SATRI EQA-5630mk3ではMCカートリッジの公称出力電圧通りの音量にならない。電流入力だから当たり前と言えば当たり前。しかし、発電量が多かったり少なかったり、鳴らしてみるまで全く音量の予想が立たない。TA50ANVは意外に発電量が少ないのだが、概して発電量が多い物の方が高品位な音質のような気がする。
そこで再度浮上してきたカートリッジがZYX。元々万能型、極めて誇張のない自然な音質で、低域が地を這うように出てくるけれどドロッとしていないところが好みだった。それが、中高域まで目が覚めたように生々しく鳴るのだ。僅かにウェットかも。
正直に告白すると、カートリッジ(シェル込み)重い方がカンチレバーだけが動いて振られないから音がいいはず、とか考えてきたのだった。だから元々感度のいいアームなら多少重量かけてもいいだろうなんて、お間違えさんをやってきてしまった。この辺の理論はよく分からないが、先人の仰ることに耳を傾けないのもいい加減にしなくては。そこでシェル軽量化作戦。全ての手持ちのカートリッジのシェルをやや軽くしてEPA-100mk2とのバランスをとってやると、固まっていた音が急に解放されて伸び伸びしてくるからおもしろい。このことも功を奏しているのだろう。もしかしてアキュの新型AC-5はこんな音なんだろうか?
比較すればAT50ANVはやや腰高、もっと軽やかで高分解で切れがいいが、決してハイ上がりではないし、βサウンドでもない。AT-33PTG、これまではちょっとダウンサイジング的と考えていたが、いや、これはいい。全てに高いところでバランスがとれていて万能型、でも決して大人しい訳ではない。これこそスタンダードになり得る。AT-33E、低域にはガッツがあって、よく切れてややきらびやかな高域、でも嫌みはない。明るめの楽しめるカートリッジだ。AT-F3Uは兎に角元気でドライ、ちょっと軽薄な感じもするが、許せてしまう。audio-technicaのカートリッジは基本は端正でウェットな感じがない。

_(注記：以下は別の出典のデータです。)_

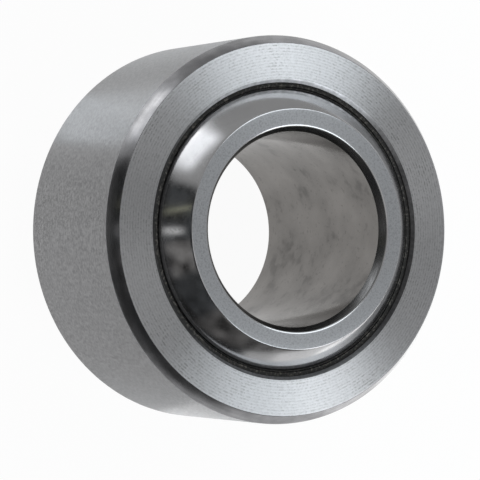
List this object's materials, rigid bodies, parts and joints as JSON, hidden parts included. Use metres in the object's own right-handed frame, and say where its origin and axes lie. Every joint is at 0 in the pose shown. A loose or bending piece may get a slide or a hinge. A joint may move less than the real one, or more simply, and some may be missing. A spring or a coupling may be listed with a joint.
{
  "type": "spherical plain bearing",
  "caption": "Plain bearing ring with a swivelling bored steel ball held in a thin woven liner, for shafts that tilt in their housing.",
  "frame": {"origin": "centre of the ball, on the bore's axis, midway between the flats", "axes": "+Z along the bore; X and Y across it, both sides alike; the ball tilts about Y"},
  "size_m": [0.0254, 0.0254, 0.0158],
  "materials": {
    "race_steel": "turned faces and ground outside, satin",
    "liner_fabric": "woven low-friction cloth, trimmed edge",
    "ball_steel": "polished sphere, ground flats and bore"
  },
  "bodies": {
    "race": {"outer_race": "race_steel", "liner": "liner_fabric"},
    "ball": {"ball": "ball_steel"}
  },
  "joints": [
    {"name": "ball_tilt", "type": "hinge", "parent": "race", "child": "ball", "pos_m": [0, 0, 0], "axis": [0, 1, 0], "range_deg": [-9, 9]}
  ]
}
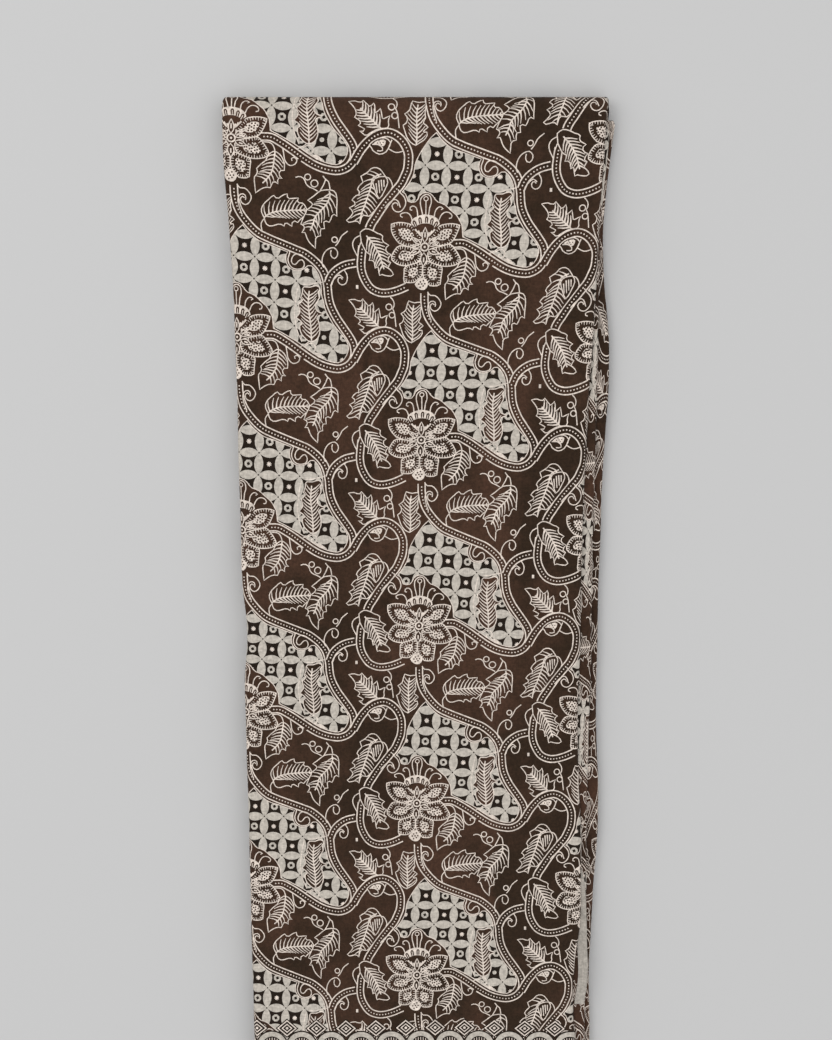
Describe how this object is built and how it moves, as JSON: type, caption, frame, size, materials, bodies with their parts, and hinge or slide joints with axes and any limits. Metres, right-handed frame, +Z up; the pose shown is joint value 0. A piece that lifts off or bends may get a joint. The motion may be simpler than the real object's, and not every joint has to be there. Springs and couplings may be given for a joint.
{
  "type": "folded batik sarong",
  "caption": "Printed cotton sarong cloth folded into a long flat strip, with a round fold end, hemmed open end and layered fold edges.",
  "frame": {"origin": "middle of the underside's box, on the surface that the bundle lies on", "axes": "+Y along the bundle from the hems to the round fold end, +Z up out of the best side, +X towards the side where the lower folds show"},
  "size_m": [0.2175, 0.578, 0.0154],
  "materials": {
    "batik_cloth": "matte printed cotton, dark brown ground with cream resist lines",
    "inner_layers": "matte printed cotton seen at its fold edges",
    "hem_cloth": "matte printed cotton, turned twice and stitched",
    "selvedge_cloth": "matte unprinted cotton"
  },
  "bodies": {
    "root": {"front_stretch": "batik_cloth", "end_fold": "batik_cloth", "back_stretch": "batik_cloth", "right_fold_upper": "batik_cloth", "right_fold_lower": "batik_cloth", "hidden_layers": "inner_layers", "front_hem": "hem_cloth", "back_hem": "hem_cloth", "selvedge": "selvedge_cloth"}
  },
  "joints": []
}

Victorのダイレクトカップルシリーズは、その独特な高域の表現が加速される。MC-1はややドライでハイ上がり、MC-L10はちょっと聞けばこれ以上の物が要るのだろうかと思うくらい。周波数バランスも良く、高音の散乱もよりきれいになる。MC-L1000は当方が言うまでもない。素晴らしく美しく散乱する高音域に張りのある中音域、ややもすると低音不足ともとられかねない締まった低音域。
何故かSATIN M-21Bも復活(?)、ガンガン鳴る!どうしてだろう?!電気的ショート状態の電流入力による針先制動が効いているのだろうか。
ドライなのはHelikonとAT-F3U、当然Helikonの方が遙かに高分解でHi-Fi、全帯域の音が力感に満ちているが音像は大きくない。
しかし、こうしてみるとEminent GLの周波数エネルギーバランスが変に聞こえてきて、その価格を考えるとガッカリしたりするのは当方だけかな。何?アーム(EPA-100mk2)に合っていない?そうかあ・・・。